I've been a college freshman - twice. I've been lucky those two times and made acquaintances fairly quickly. I can only call one or two of them actual friends, though.

Are you doing well in your classes? As bad as it sounds, some of the people I've met talked to me only because I was able to help them with their work. If you're not doing well (or even if you are), maybe try asking someone a question about a concept in one of your classes? It will at least give you some exposure and crack the ice a little.

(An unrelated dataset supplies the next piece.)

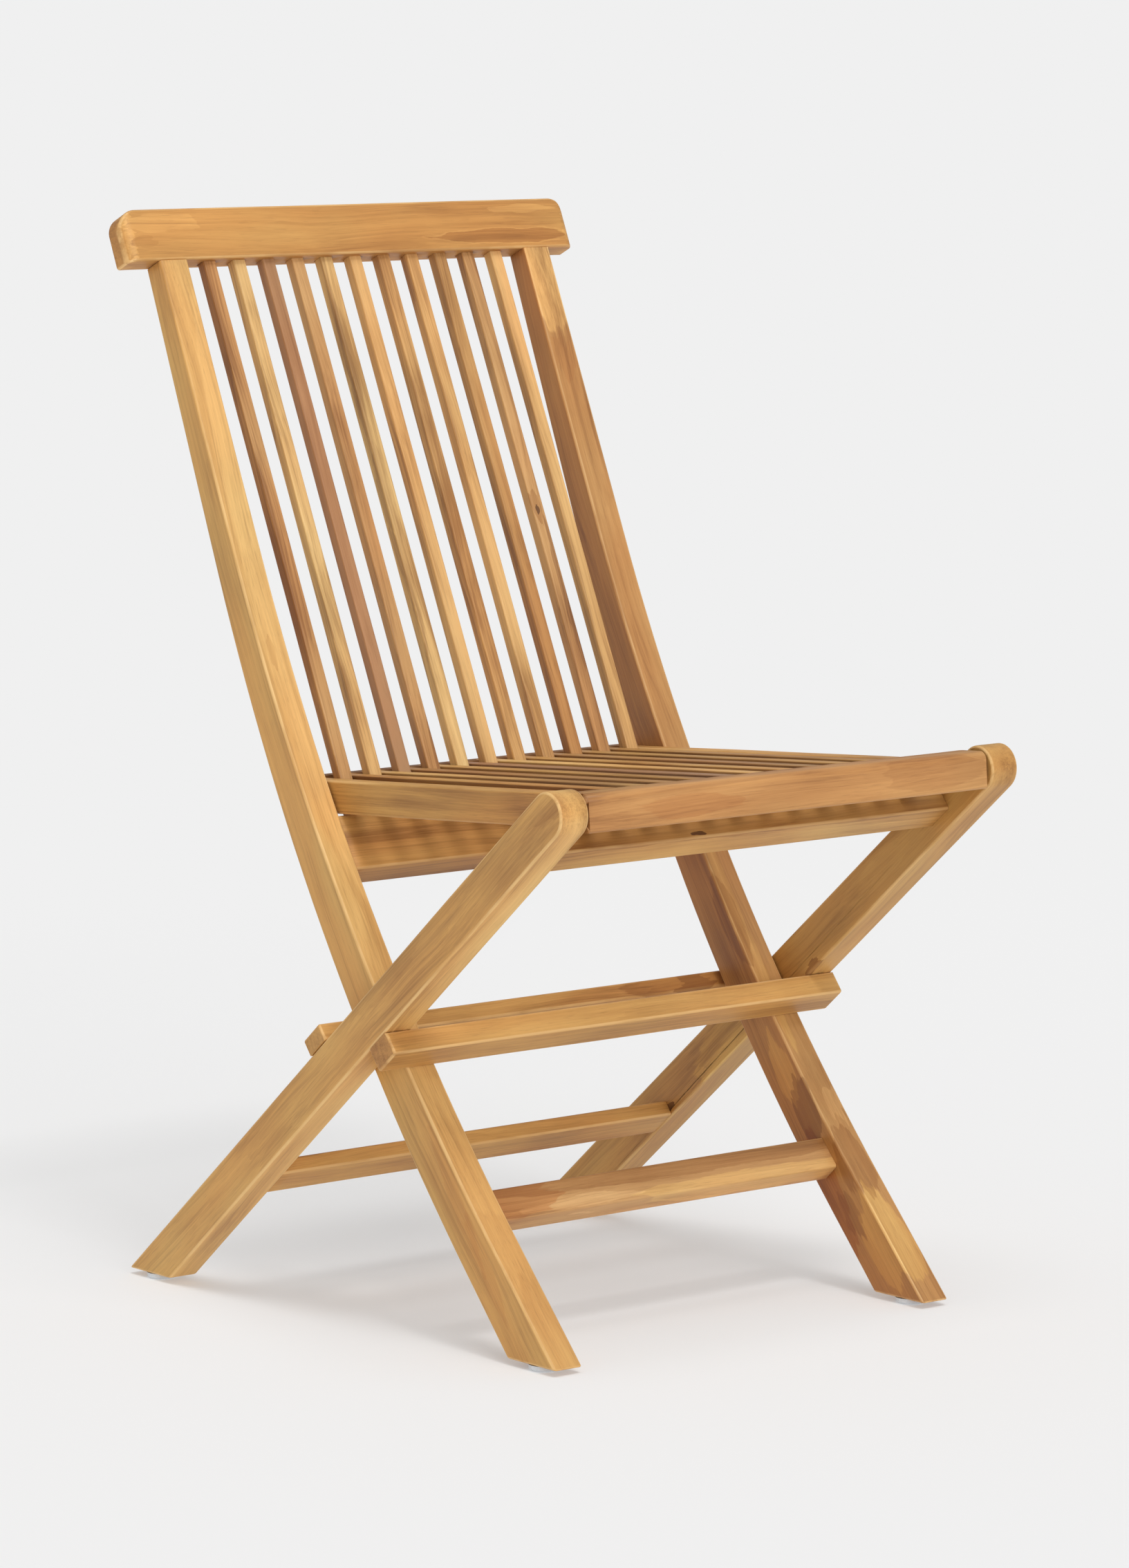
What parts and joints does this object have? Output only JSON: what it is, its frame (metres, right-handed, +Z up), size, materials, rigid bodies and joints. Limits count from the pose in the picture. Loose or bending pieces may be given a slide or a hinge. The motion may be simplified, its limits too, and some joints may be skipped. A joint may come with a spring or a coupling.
{
  "type": "folding chair",
  "caption": "Slatted wooden folding chair with a bowed high back, crossed legs and a seat that slides up behind the back as it folds.",
  "frame": {"origin": "on the floor, in the middle of the open chair's width and depth", "axes": "+Z up, +Y towards the back, the sitter faces -Y, +X to the sitter's left"},
  "size_m": [0.458, 0.6052, 0.888],
  "materials": {
    "teak": "oiled teak, honey brown, fine straight grain, satin",
    "teak_pale": "oiled teak, paler golden boards, satin",
    "teak_slats": "oiled teak, slats that differ from golden to pinkish brown, satin",
    "beech": "plain dowel",
    "steel": "plain stainless steel",
    "glide_plastic": "milky white plastic"
  },
  "bodies": {
    "back_frame": {"right_stile": "teak_pale", "left_stile": "teak_pale", "top_rail": "teak", "lower_back_rail": "teak", "front_stretcher": "teak", "back_slat_01": "teak_slats", "back_slat_02": "teak_slats", "back_slat_03": "teak_slats", "back_slat_04": "teak_slats", "back_slat_05": "teak_slats", "back_slat_06": "teak_slats", "back_slat_07": "teak_slats", "back_slat_08": "teak_slats", "back_slat_09": "teak_slats", "back_slat_10": "teak_slats", "back_slat_11": "teak_slats", "right_front_foot_glide": "glide_plastic", "left_front_foot_glide": "glide_plastic", "right_pivot_washer": "steel", "left_pivot_washer": "steel"},
    "leg_frame": {"right_outer_leg": "teak", "left_outer_leg": "teak", "under_seat_rail": "teak", "rear_stretcher": "teak", "front_stop_bar": "teak", "rear_stop_bar": "teak", "right_rear_foot_glide": "glide_plastic", "left_rear_foot_glide": "glide_plastic", "right_pivot_pin": "steel", "left_pivot_pin": "steel", "right_seat_pin": "steel", "left_seat_pin": "steel", "right_front_bar_dowel": "beech", "right_rear_bar_dowel": "beech", "left_front_bar_dowel": "beech", "left_rear_bar_dowel": "beech"},
    "seat": {"seat_front_rail": "teak", "seat_rear_rail": "teak", "right_seat_side_rail": "teak", "left_seat_side_rail": "teak", "seat_slat_01": "teak_slats", "seat_slat_02": "teak_slats", "seat_slat_03": "teak_slats", "seat_slat_04": "teak_slats", "seat_slat_05": "teak_slats", "seat_slat_06": "teak_slats", "seat_slat_07": "teak_slats", "seat_slat_08": "teak_slats", "seat_slat_09": "teak_slats", "seat_slat_10": "teak_slats", "right_seat_washer": "steel", "left_seat_washer": "steel"}
  },
  "joints": [
    {"name": "frame_fold", "type": "hinge", "parent": "back_frame", "child": "leg_frame", "pos_m": [0, -0.02301, 0.23559], "axis": [-1, 0, 0], "range_deg": [0, 75]},
    {"name": "seat_fold", "type": "hinge", "parent": "leg_frame", "child": "seat", "pos_m": [0, -0.28384, 0.43938], "axis": [1, 0, 0], "range_deg": [0, 133.9]}
  ],
  "couplings": [
    {"joint": "seat_fold", "follows": "frame_fold", "ratio": 1.785}
  ]
}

My other advice (which I'd like to take myself someday) is to join a club.

Good luck!


----------



## crimsoncora (Mar 29, 2011)

I will eat with you!

 do go to college in san diego?


----------



## Spreewell (Apr 4, 2011)

Well you're not doing that bad you get texts, go out on the weekends, and talk on the phone. People like me are happy with days like that. I'm not sure for girls, but for guys as the semester goes on we make more aquantinces in class. I tend to do that, but they're never more than just classmate friends I talk to.


----------



## TheShine (Apr 1, 2011)

I feel like this almost everyday. :/


----------



## Crystsal (Mar 31, 2011)

crimsoncora said:


> I will eat with you!
> 
> do go to college in san diego?


Awww..you're real nice. But I live on the east coast of the United States. lol.


----------



## nycdude (Mar 20, 2010)

Same here, but at least u got friends I don't. Everyday i follow the same routine, wake up, take a shower, eat, leave my apt, greet my doormen, ride the train, arrive at school, sit in my usual seat in the back in the middle of the class, no one talks to me unless they need a pen or need to borrow my book, i never raise my hand, even though i know the answer, leave class without talking to someone, leave my school go back home alone, study eat until my afternoon class.


----------



## crystaltears (Mar 10, 2011)

:sigh I'm a loner too. No one really talks to me unless it's for group work/presentations. I do the same stuff everyday. I travel 1 hr 45 mins to school, do my work, eat lunch at breaks, come back home, do homework, Internet, etc. 
There's only one girl who talks to me sometimes. :|


----------



## Crystsal (Mar 31, 2011)

Yea i wish it was easier to be social. It's really hard. You don't know what the other person is going to say. And you don't know what to talk about. I used to be a social person. But thinking about it..in elementary..everybody is like your "friend". So i guess that doesn't really count.


----------